> _Your instructions_: Provide nothing but the number of lines containing the string "that".

> _Input material_:
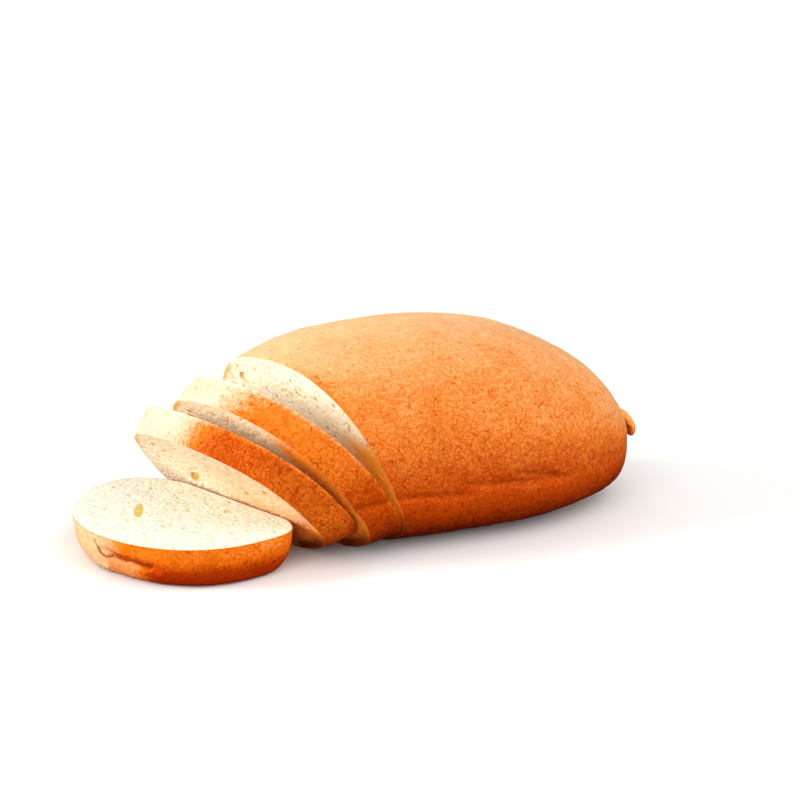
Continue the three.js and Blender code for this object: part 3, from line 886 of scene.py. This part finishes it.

* * *

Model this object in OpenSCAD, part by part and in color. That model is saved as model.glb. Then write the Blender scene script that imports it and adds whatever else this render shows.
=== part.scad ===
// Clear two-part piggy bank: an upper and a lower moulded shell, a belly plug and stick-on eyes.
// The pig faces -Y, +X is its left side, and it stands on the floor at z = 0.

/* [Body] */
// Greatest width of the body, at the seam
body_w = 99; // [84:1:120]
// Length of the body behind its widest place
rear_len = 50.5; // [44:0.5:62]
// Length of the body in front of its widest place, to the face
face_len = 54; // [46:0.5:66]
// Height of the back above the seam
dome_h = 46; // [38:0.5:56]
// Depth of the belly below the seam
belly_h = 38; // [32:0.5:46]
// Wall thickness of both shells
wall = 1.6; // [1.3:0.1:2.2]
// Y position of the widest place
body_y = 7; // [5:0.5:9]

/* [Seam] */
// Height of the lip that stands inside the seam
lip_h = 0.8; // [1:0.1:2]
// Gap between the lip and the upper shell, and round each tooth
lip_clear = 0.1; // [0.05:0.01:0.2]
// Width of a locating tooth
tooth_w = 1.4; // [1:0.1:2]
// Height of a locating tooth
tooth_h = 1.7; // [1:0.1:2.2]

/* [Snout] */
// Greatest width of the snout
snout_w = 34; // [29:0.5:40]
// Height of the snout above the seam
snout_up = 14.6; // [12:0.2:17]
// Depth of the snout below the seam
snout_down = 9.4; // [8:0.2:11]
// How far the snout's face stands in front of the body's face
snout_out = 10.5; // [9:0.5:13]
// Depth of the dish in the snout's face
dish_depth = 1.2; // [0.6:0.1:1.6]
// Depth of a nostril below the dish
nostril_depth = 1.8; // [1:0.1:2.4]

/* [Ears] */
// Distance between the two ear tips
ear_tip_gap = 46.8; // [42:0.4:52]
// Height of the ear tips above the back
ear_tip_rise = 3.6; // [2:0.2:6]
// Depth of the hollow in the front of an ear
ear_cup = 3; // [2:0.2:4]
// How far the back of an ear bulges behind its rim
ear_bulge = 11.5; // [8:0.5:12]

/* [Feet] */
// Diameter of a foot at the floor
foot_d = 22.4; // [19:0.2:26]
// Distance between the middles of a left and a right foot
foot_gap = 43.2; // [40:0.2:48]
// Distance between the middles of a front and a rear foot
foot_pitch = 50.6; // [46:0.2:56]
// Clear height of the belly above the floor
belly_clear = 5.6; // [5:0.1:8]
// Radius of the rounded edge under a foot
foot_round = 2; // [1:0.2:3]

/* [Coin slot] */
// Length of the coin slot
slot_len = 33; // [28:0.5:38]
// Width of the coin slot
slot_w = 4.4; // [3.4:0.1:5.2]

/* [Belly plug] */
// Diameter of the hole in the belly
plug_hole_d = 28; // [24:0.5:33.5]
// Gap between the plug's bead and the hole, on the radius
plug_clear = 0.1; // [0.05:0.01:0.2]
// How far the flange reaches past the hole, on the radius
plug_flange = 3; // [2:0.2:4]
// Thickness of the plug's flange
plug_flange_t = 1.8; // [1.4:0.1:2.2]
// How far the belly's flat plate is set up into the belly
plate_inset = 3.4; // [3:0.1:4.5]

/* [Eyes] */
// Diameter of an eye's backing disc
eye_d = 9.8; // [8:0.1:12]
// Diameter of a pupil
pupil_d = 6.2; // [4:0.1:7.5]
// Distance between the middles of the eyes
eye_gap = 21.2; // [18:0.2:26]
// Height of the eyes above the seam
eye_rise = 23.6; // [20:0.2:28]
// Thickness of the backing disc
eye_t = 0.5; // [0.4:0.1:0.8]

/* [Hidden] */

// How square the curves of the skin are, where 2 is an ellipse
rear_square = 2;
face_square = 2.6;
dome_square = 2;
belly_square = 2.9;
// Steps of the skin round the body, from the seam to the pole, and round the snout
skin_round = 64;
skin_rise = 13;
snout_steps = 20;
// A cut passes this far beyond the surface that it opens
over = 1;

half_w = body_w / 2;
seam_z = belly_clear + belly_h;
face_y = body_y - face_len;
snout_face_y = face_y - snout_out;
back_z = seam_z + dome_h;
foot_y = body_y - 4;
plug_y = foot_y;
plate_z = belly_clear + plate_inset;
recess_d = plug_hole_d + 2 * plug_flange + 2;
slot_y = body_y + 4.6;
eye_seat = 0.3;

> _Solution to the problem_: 3